The latest “the-Russians-are-coming, the-Russians-are-coming” propaganda campaign comes amid reports that Paris will soon seek to capitalize on the ongoing refugee crisis gripping Europe to roll out plans for its own air campaign over Syria, which will inevitably then fall under the guidance of the “good guys” in U.S. CENTCOM. All of which hearkens back to the U.S. surge days in Iraq, when the mainstream media was gripped with hysteria over Iranian “meddling” in Iraq. Always most troubling, one does have to admit, when a “rogue state” so recklessly seeks to stir instability in a nation under the military occupation of over 100,000 non-meddling U.S. troops.

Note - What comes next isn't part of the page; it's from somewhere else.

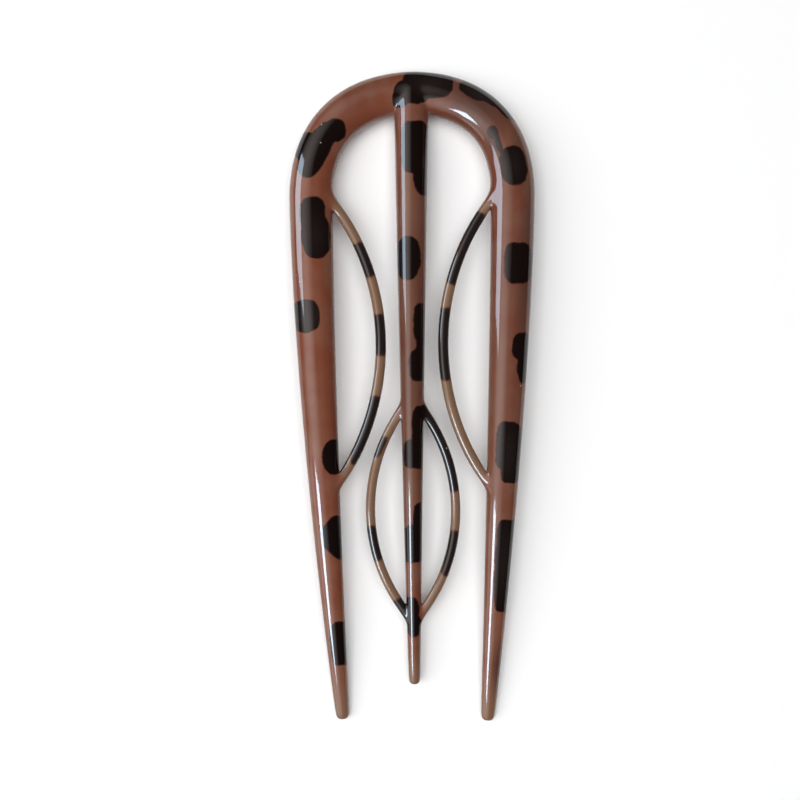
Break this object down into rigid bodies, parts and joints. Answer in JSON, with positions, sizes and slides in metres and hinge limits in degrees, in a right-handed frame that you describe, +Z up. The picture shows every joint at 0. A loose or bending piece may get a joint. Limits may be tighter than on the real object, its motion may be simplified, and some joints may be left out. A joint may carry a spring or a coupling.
{
  "type": "french hair pin",
  "caption": "Arched hair pin with tapering outer prongs, a centre prong, an inner bow on each side and a leaf-shaped bow low on the centre prong, moulded whole.",
  "frame": {"origin": "on the surface that the pin lies on, under the middle of its outline", "axes": "+X across the pin, +Y from the prong tips to the crown, +Z up out of its arched front"},
  "size_m": [0.047, 0.125, 0.009],
  "materials": {
    "acetate": "polished translucent brown with near-black tortoiseshell spots"
  },
  "bodies": {
    "root": {"hair_pin": "acetate"}
  },
  "joints": []
}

Of course, if reports of a further Russian incursion into Syria do indeed prove to be true, a hitherto bloody proxy war between a “regime change” coalition comprised of the U.S., its various regional clients, and their al-Qaeda foot soldiers on the one hand, and Russia, Iran, and their own patronized cabal of criminals in Damascus on the other, could very well threaten to escalate into a precarious confrontation pitting two nuclear powers in a position of direct military conflict.
Such a scenario (mirrored to a dangerously similar degree in Ukraine) portends an imperial barbarism far surpassing that which has already ravaged both Iraq and Syria. But as we come upon the launch of the new American TV season, it’s worth remembering, ’tis the season for the marketing of such madness.